Natasha Koliada, from the group Free Belarus Now, which represents the families of those who have been arrested by the Belarusian authorities, said: “We appeal to these artists to cancel their concerts in Belarus because any visit would give a sign to the dictator Alexander Lukashenko that kidnappings, murders and torture in KGB jails are acceptable.”



Mrs Koliada is a founding member of the Free Belarus Theatre, a clandestine theatre group that takes extraordinary risks to hold underground plays that are critical of the government. Scores of its actors and actresses have been arrested and imprisoned over the years. It has received support from a host of international artists and playwrights including Tom Stoppard, Harold Pinter, Jude Law, Phillip Seymour Hoffman and Mick Jagger. Next Monday Mr Law is joining dissidents and human rights campaigners to protest outside the offices of Grayling, a British lobby firm owned by Tory peer Lord Chadlington which is the only global communications company with offices in Minsk.



Activists have expressed particular surprise that Shakira and Moby – both of whom have spoken out against rights abuses in the past – have agreed to play in Minsk.



Colombian-born singer Shakira is a UNICEF goodwill ambassador who runs her own charitable foundation for children and has regularly come out in support of progressive politicians in Latin America and the United States. Last year she was one of a number of prominent celebrities to speak out against Arizona’s controversial immigration laws.



American songwriter Moby has previously campaigned for Move On, an American charity that raises money for progressive politicians, and he also helped produce a fundraising CD for Tibet.



Mike Harris, Head of Public Affairs at Index on Censorship, said international artists should consider very carefully what kind of message their arrival in Belarus gives out.



“Every time a Western artist plays a concert in Belarus the authorities use this as propaganda to prove that their regime isn’t a dictatorship,” he said. “Yet the disappearances, suspicious suicides and detention of 42 prisoners of conscience tell a different story. If Moby and Shakira genuinely do care about human rights they’ll donate the proceeds of their concerts to the families of the detained and missing or speak out against free expression violations while they are there.”



The Belarusian Helsinki Committee, a human rights group inside Belarus, said it prefers not to support a boycott and instead urges artists to use their visits to speak out publicly.



“If global stars emphasise human rights problems in Belarus in their public statements, if they somehow support the work of human rights defenders, it would contribute to promotion of human rights values much more than our a boycott would,” said Oleg Gulak, the committee’s chair. “But of course if they just come and do not mention any problems - there might be a risk that the authorities will use it for propaganda purposes.”

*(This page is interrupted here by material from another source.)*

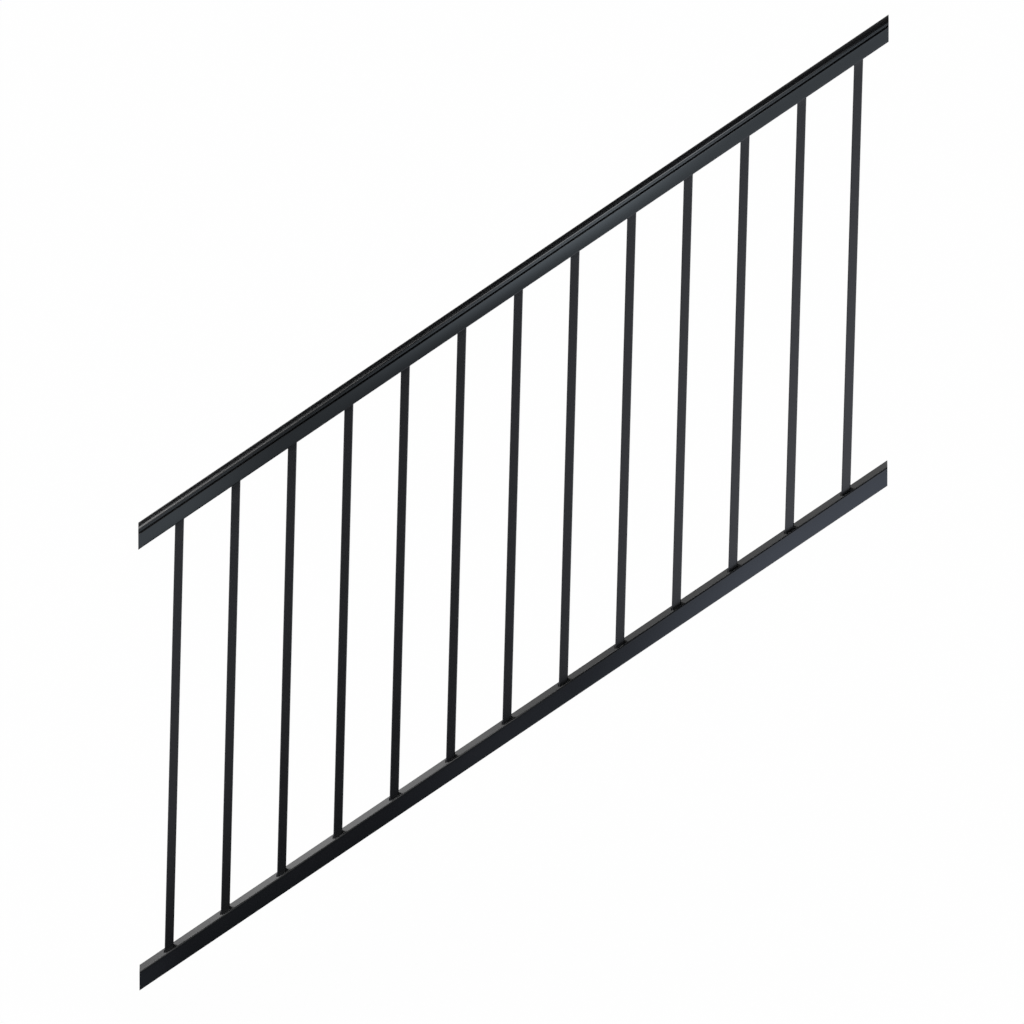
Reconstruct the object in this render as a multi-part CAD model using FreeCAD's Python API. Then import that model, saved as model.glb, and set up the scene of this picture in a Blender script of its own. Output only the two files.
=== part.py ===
"""Raked stair railing section: two sloping rails with thirteen square balusters between them.

The rails are drawn level, along X, with N (normal to the rails) up. Each finished piece is
then tilted to the slope of the stair, so that X is the run, Y the depth and Z plumb. The
front faces -Y and the section climbs towards +X. The origin is on the lower plumb-cut end of
the bottom rail, at the centre of its section, where the seat web is.
"""

import FreeCAD, Part
import math
import os

# Stair and panel
stair_rise = 190.5
stair_run = 266.7
panel_height = 992.0
end_margin = 72.0

# Balusters, which are square tubes
baluster_count = 13
baluster_pitch = 114.3
baluster_size = 18.0
baluster_wall = 1.4
baluster_corner = 1.6
baluster_lean = 1.47

# Walls and edges that both rails share
rail_width = 44.45
rail_wall = 2.0
edge_radius = 1.0
lower_edge_radius = 1.6
inner_radius = 0.5

# Bottom rail, an extrusion with a closed cell over an open channel
bottom_rail_height = 33.3
upper_edge_radius = 2.4
seat_web = 2.0
lip_width = 7.0

# Top rail channel, open at the top, with set-back flanges for the cap
channel_side = 26.3
shadow_groove = 3.9
flange_setback = 9.0
bead_projection = 0.8
bead_height = 1.4

# Cap that clips over the flanges of the channel
cap_wall = 2.0
cap_side = 5.7
cap_corner = 2.5
leg_wall = 1.4
crown_radius = 120.0
hook_projection = 0.8
hook_height = 1.2
flute_depth = 0.6
flute_height = 1.1
flute_margin = 0.4

# Clearances
slot_clearance = 0.4
slot_corner = 1.2
coating_gap = 0.1
clip_gap = 1.2
clip_play = 0.3

# Slope of the rails, and lean of the balusters from the normal of the rails
slope = math.atan2(stair_rise, stair_run)
rake = slope + math.radians(baluster_lean)
total_run = (baluster_count - 1) * baluster_pitch + 2 * end_margin

# Distances from the middle plane, along Y
half_width = rail_width / 2
flange_out = half_width - flange_setback
flange_in = flange_out - rail_wall

# The arc of the crown ends over the flanges, and its angle there is that of the straight slopes
crown_angle = math.asin(flange_out / crown_radius)

# Levels along N, from the middle of the bottom rail
bottom_rail_low = -bottom_rail_height / 2
bottom_rail_top = bottom_rail_height / 2
seat_top = seat_web / 2
top_rail_top = bottom_rail_low + panel_height * math.cos(slope)


def crown_apex(depth):
    """Level where the two straight slopes of the crown meet, at a depth under its surface."""
    rise = crown_radius * (1 / math.cos(crown_angle) - 1)
    return top_rail_top + rise - depth / math.cos(crown_angle)


def crown_level(y, depth):
    """Level of the crown at a distance from the middle plane: an arc that runs into straight slopes."""
    radius = crown_radius - depth
    if y < radius * math.sin(crown_angle):
        return top_rail_top - crown_radius + math.sqrt(radius ** 2 - y ** 2)
    return crown_apex(depth) - y * math.tan(crown_angle)


# Levels of the cap and the channel under its crown
cap_edge = crown_level(half_width, 0)
skirt_low = cap_edge - cap_side
flange_top = crown_level(flange_out, cap_wall) - coating_gap
head_level = crown_level(baluster_size / 2, cap_wall) - coating_gap
shoulder = skirt_low - shadow_groove
channel_low = shoulder - channel_side

X_AXIS = FreeCAD.Vector(1, 0, 0)
Y_AXIS = FreeCAD.Vector(0, 1, 0)
Z_AXIS = FreeCAD.Vector(0, 0, 1)
ORIGIN = FreeCAD.Vector(0, 0, 0)


def rounded_wire(corners, place):
    """Closed wire through (u, v, radius) corners, with an arc at each corner that has a radius.

    place(u, v) gives the point in space. The arc leaves each side at radius / tan(half angle)
    from the corner, and its middle lies on the bisector.
    """
    points = [FreeCAD.Vector(u, v, 0) for u, v, _ in corners]
    starts, ends, middles = [], [], []
    for index, (_, _, radius) in enumerate(corners):
        corner = points[index]
        back = (points[index - 1] - corner).normalize()
        ahead = (points[(index + 1) % len(points)] - corner).normalize()
        half_angle = back.getAngle(ahead) / 2
        reach = radius / math.tan(half_angle)
        starts.append(corner + back * reach)
        ends.append(corner + ahead * reach)
        bisector = (back + ahead).normalize()
        middles.append(corner + bisector * (radius / math.sin(half_angle) - radius))
    edges = []
    for index, (_, _, radius) in enumerate(corners):
        start, end = starts[index], ends[index]
        following = starts[(index + 1) % len(corners)]
        if radius > 0:
            middle = middles[index]
            arc = Part.Arc(place(start.x, start.y), place(middle.x, middle.y), place(end.x, end.y))
            edges.append(arc.toShape())
        edges.append(Part.LineSegment(place(end.x, end.y), place(following.x, following.y)).toShape())
    return Part.Wire(edges)


def mirrored(half, first=(), last=()):
    """Corners of a section that is the same on both sides of the middle plane.

    first and last hold a corner that lies in the middle plane itself.
    """
    return list(first) + half + list(last) + [(-y, n, radius) for y, n, radius in reversed(half)]


def rectangle(half_u, low, high, radius):
    """Corners of a rectangle that is centred along its first direction."""
    return [(half_u, low, radius), (half_u, high, radius), (-half_u, high, radius), (-half_u, low, radius)]


def section(outline, holes, place):
    """Face inside the outline's corners, less the holes."""
    face = Part.Face(rounded_wire(outline, place))
    for hole in holes:
        face = face.cut(Part.Face(rounded_wire(hole, place)))
    return face.Faces[0]


def extruded_rail(outline, holes):
    """Length of rail with the given section, long enough for both plumb cuts."""
    overhang = (abs(top_rail_top) + rail_width) * math.tan(slope)
    length = total_run / math.cos(slope) + 2 * overhang
    face = section(outline, holes, lambda y, n: FreeCAD.Vector(-overhang, y, n))
    return face.extrude(X_AXIS * length)


def tilted(shape):
    """The piece turned from the level drawing to the slope of the stair."""
    turned = shape.copy()
    turned.rotate(ORIGIN, Y_AXIS, -math.degrees(slope))
    return turned


def plumb_cut(rail):
    """The tilted rail with both ends cut plumb, at the two ends of the run."""
    depth = 2 * rail_width
    height = 2 * panel_height + total_run * math.tan(slope)
    corner = FreeCAD.Vector(0, -depth / 2, -panel_height)
    return tilted(rail).common(Part.makeBox(total_run, depth, height, corner))


def baluster_place(index, level):
    """Distance along the rails at which a baluster's axis crosses a level along N."""
    run = end_margin + index * baluster_pitch
    plumb_middle = run * math.tan(slope) + bottom_rail_low / math.cos(slope) + panel_height / 2
    along = run * math.cos(slope) + plumb_middle * math.sin(slope)
    middle = plumb_middle * math.cos(slope) - run * math.sin(slope)
    return along + (level - middle) * math.tan(rake)


def slots(web_low, web_high):
    """Punches for one web, a slot for each baluster, normal to the web.

    A tube of size a crosses the web at the rake r, so it covers a / cos(r) of each face and
    moves along by t tan(r) through a web of thickness t.
    """
    thickness = web_high - web_low
    covered = baluster_size / math.cos(rake) + thickness * math.tan(rake)
    half_length = covered / 2 + slot_clearance
    half_depth = baluster_size / 2 + slot_clearance
    punches = []
    for index in range(baluster_count):
        centre = baluster_place(index, (web_low + web_high) / 2)
        low = web_low - rail_wall / 4
        outline = rectangle(half_length, -half_depth, half_depth, slot_corner)
        face = section(outline, [], lambda u, y: FreeCAD.Vector(centre + u, y, low))
        punches.append(face.extrude(Z_AXIS * (thickness + rail_wall / 2)))
    return Part.makeCompound(punches)


def bottom_rail():
    """Flat-topped rail whose seat web carries the balusters, with lips along its open underside."""
    half = [
        (half_width, bottom_rail_top, upper_edge_radius),
        (half_width, bottom_rail_low, lower_edge_radius),
        (half_width - lip_width, bottom_rail_low, inner_radius),
        (half_width - lip_width, bottom_rail_low + rail_wall, inner_radius),
        (half_width - rail_wall, bottom_rail_low + rail_wall, inner_radius),
        (half_width - rail_wall, seat_top - seat_web, inner_radius),
    ]
    cell = rectangle(half_width - rail_wall, seat_top, bottom_rail_top - rail_wall, inner_radius)
    rail = extruded_rail(mirrored(half), [cell])
    rail = rail.cut(slots(bottom_rail_top - rail_wall, bottom_rail_top))
    return plumb_cut(rail)


def top_rail_channel():
    """Channel that takes the heads of the balusters, with a shoulder and a beaded flange."""
    bead_low = skirt_low + hook_height + clip_play
    bead_top = bead_low + bead_height
    half = [
        (half_width, channel_low, lower_edge_radius),
        (half_width, shoulder, edge_radius),
        (flange_out, shoulder, inner_radius),
        (flange_out, bead_low, 0),
        (flange_out + bead_projection, bead_low + bead_height / 2, 0),
        (flange_out, bead_top, 0),
        (flange_out, flange_top, inner_radius),
        (flange_in, flange_top, inner_radius),
        (flange_in, shoulder - rail_wall, inner_radius),
        (half_width - rail_wall, shoulder - rail_wall, inner_radius),
        (half_width - rail_wall, channel_low + rail_wall, inner_radius),
    ]
    rail = extruded_rail(mirrored(half), [])
    rail = rail.cut(slots(channel_low, channel_low + rail_wall))
    return plumb_cut(rail)


def top_rail_cap():
    """Clip-on cap with a low crown and a fine flute, whose inner legs hook under the beads."""
    flute_top = cap_edge - cap_corner - flute_margin
    flute_low = flute_top - flute_height
    skirt_in = half_width - cap_wall
    leg_in = flange_out + clip_gap
    leg_out = leg_in + leg_wall
    half = [
        (half_width, cap_edge, cap_corner),
        (half_width, flute_top, 0),
        (half_width - flute_depth, (flute_top + flute_low) / 2, flute_height / 4),
        (half_width, flute_low, 0),
        (half_width, skirt_low, edge_radius / 2),
        (skirt_in, skirt_low, inner_radius / 2),
        (skirt_in, crown_level(skirt_in, cap_wall), inner_radius),
        (leg_out, crown_level(leg_out, cap_wall), inner_radius),
        (leg_out, skirt_low, inner_radius / 2),
        (leg_in - hook_projection, skirt_low, inner_radius / 2),
        (leg_in - hook_projection, skirt_low + hook_height / 2, inner_radius / 2),
        (leg_in, skirt_low + hook_height, 0),
        (leg_in, crown_level(leg_in, cap_wall), inner_radius),
    ]
    outside = (0, crown_apex(0), crown_radius)
    inside = (0, crown_apex(cap_wall), crown_radius - cap_wall)
    return plumb_cut(extruded_rail(mirrored(half, [outside], [inside]), []))


def baluster(index):
    """Square tube, mitred at both ends to stand on the seat web and stop under the cap."""
    foot = seat_top + coating_gap
    head = head_level
    half = baluster_size / 2
    bore = half - baluster_wall
    bore_corner = max(baluster_corner - baluster_wall, baluster_wall / 4)
    reach = baluster_size * math.tan(rake)
    length = (head - foot) / math.cos(rake) + 2 * reach
    outside = rectangle(half, -half, half, baluster_corner)
    inside = rectangle(bore, -bore, bore, bore_corner)
    face = section(outside, [inside], lambda u, v: FreeCAD.Vector(u, v, -reach))
    tube = face.extrude(Z_AXIS * length)
    tube.rotate(ORIGIN, Y_AXIS, math.degrees(rake))
    start = baluster_place(index, foot)
    tube.translate(FreeCAD.Vector(start, 0, foot))
    room = (head - foot) * math.tan(rake) + 4 * baluster_size
    corner = FreeCAD.Vector(start - 2 * baluster_size, -baluster_size, foot)
    return tilted(tube.common(Part.makeBox(room, 2 * baluster_size, head - foot, corner)))


def single_solid(shape):
    """The one solid that an operation left inside its compound."""
    solids = shape.Solids
    if len(solids) != 1:
        raise ValueError("expected one solid, found %d" % len(solids))
    return solids[0]


def main():
    os.makedirs("parts", exist_ok=True)
    pieces = {
        "bottom_rail": bottom_rail(),
        "top_rail_channel": top_rail_channel(),
        "top_rail_cap": top_rail_cap(),
    }
    for index in range(baluster_count):
        pieces["baluster_%02d" % (index + 1)] = baluster(index)
    for name, shape in pieces.items():
        solid = single_solid(shape)
        solid.exportStep("parts/%s.step" % name)
        print(name, "volume %.0f mm3" % solid.Volume, "valid", solid.isValid())


main()
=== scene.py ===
"""Finish, fixings and studio for a raked stair railing section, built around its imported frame."""

import math

import bpy
import numpy as np
from bpy.props import FloatProperty, FloatVectorProperty, PointerProperty
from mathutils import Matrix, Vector


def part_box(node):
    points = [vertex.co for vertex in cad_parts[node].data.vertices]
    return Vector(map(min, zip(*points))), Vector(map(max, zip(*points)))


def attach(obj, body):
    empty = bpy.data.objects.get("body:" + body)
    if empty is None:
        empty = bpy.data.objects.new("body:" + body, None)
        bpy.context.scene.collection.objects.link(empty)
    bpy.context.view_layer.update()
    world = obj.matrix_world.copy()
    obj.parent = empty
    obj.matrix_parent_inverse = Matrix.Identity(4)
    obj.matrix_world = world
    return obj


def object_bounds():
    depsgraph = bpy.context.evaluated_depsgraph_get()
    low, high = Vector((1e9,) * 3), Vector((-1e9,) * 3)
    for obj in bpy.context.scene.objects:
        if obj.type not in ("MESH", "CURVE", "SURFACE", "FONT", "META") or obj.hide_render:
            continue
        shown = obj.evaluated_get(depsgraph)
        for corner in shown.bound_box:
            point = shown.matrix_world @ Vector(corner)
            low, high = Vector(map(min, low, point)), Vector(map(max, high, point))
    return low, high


bl_info = {
    "name": "Raked stair railing section",
    "version": (1, 0, 0),
    "blender": (4, 5, 0),
    "location": "View3D > Sidebar > Railing",
    "description": "Finishes, screws, floor, lights and camera for a raked stair railing section",
    "category": "Object",
}

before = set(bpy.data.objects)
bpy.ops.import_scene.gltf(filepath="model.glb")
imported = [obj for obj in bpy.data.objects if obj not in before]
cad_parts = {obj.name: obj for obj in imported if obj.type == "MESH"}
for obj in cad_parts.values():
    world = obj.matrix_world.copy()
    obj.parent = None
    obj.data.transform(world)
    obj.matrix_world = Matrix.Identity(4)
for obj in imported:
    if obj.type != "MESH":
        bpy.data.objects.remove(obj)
CAD_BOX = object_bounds()

MM = 0.001
RAILS = ("bottom_rail", "top_rail_channel", "top_rail_cap")
BALUSTERS = tuple(sorted(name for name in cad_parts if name.startswith("baluster")))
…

Shakira’s concert, part of her global The Sun Comes Out tour, is set to take place in the Minsk Arena on 19 May. Belarusian websites have begun selling tickets for Moby’s concert on 12th June, although his official website has yet to list the venue. Management representatives for both artists failed to reply to repeated requests for comment from the Independent over whether they felt comfortable playing in Belarus given the ongoing human rights situation.



For many years the authorities in Belarus, a quasi-Soviet state with no independent broadcast media, viewed western music with outright suspicion and rarely gave international stars permission to play. But in recent years the government has opened the country up to foreign investors and has cautiously welcomed a handful of international acts including Sting, Sir Elton John, the Scorpions and German heavy metallers Rammstein.

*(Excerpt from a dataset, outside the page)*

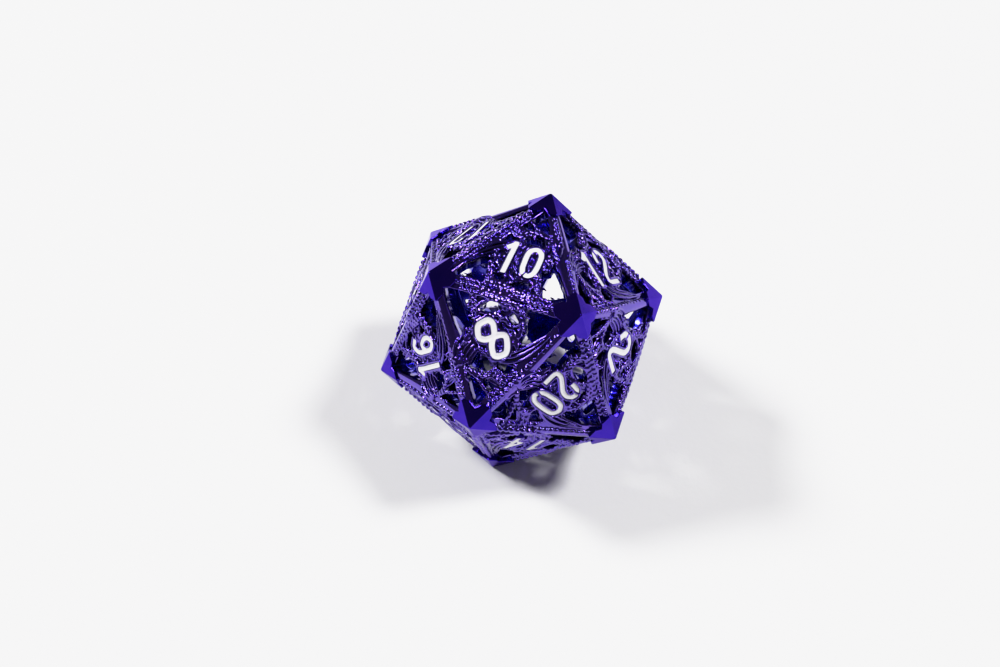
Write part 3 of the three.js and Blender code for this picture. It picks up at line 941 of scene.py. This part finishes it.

So far Sting is the only artist to have spoken out publicly against the political situation in Belarus, recording an anti-death penalty video message and meeting with human rights activists after his concert.



Gay rights activists were particularly angered by Elton John’s agreement to play in Belarus, a country where gay pride marches have been routinely crushed by the police. The Independent asked Sir Elton’s management for comment on whether the singer received a fee for the concert but they declined to comment.

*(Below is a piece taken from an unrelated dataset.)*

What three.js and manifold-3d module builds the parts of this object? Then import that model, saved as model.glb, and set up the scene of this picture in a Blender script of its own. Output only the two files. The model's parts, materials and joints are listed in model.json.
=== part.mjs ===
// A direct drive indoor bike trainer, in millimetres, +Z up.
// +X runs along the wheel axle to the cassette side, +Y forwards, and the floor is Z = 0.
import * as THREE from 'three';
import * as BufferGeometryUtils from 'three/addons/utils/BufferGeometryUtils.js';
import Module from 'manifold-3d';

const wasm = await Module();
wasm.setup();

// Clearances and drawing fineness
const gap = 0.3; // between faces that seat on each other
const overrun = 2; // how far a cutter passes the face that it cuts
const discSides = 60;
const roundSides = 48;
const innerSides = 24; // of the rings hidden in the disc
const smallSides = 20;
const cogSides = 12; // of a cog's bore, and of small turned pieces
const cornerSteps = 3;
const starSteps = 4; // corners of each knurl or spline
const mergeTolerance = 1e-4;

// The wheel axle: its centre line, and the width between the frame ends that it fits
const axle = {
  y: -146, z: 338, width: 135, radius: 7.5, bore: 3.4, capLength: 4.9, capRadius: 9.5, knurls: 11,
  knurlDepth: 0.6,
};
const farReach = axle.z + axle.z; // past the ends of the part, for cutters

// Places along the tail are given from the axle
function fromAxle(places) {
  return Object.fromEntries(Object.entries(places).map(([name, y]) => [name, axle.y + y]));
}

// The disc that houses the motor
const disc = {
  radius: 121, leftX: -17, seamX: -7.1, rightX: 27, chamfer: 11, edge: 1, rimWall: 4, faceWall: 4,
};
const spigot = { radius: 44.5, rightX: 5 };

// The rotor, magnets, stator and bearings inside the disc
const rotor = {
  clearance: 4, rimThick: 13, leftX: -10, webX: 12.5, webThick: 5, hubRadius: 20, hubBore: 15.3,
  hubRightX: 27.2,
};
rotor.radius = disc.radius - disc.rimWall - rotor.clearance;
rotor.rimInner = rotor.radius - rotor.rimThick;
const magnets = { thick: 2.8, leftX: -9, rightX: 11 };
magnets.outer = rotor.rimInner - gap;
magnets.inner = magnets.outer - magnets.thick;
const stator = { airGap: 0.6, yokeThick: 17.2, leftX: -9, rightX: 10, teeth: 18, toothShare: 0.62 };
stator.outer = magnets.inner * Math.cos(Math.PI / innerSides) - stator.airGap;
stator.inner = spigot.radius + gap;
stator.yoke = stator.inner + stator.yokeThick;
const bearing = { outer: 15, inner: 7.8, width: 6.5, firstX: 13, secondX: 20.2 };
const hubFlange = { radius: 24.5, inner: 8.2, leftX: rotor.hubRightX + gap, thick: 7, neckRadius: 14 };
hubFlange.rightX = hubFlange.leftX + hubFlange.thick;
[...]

Mrs Bogdanova, whose brother is one of two presidential candidates still held in a KGB jail, said: “I hope the artists made their decisions without knowing much about Belarus and what is happening there. But it's not too late to change for them to change their decisions and show her support for people of Belarus not its dictator.



The artists

Elton John – The 63-year-old singer played his first concert in Belarus last June, even though the country’s Public Morality Council openly expressed concerns about his homosexuality. Gay rights groups and pride marches are routinely suppressed by the Belarusian authorities.

Sting – One of the few artists to have played a concert in Belarus and spoken out against abuses, Sting met with human rights campaigners after his concert and recorded a video condemning Belarus’ use of the death penalty. “In Europe, just one country carries out the death penalty, and that country is Belarus,” he said. “It’s time to change.”

Shakira – The Columbian pop-star regularly campaigns on a wealth of issues and last year received a medal from the UN's International Labour Organisation. She is a Unicef ambassador, owns her own children’s charity and was vocal in her condemnation of Arizona’s immigration laws.

Moby – The American DJ and song writer has signed up to a host of progressive issues and has campaigned on issues such as democracy in Tibet and greater gay marriage rights. A strict vegan, he is also a staunch animal rights activist.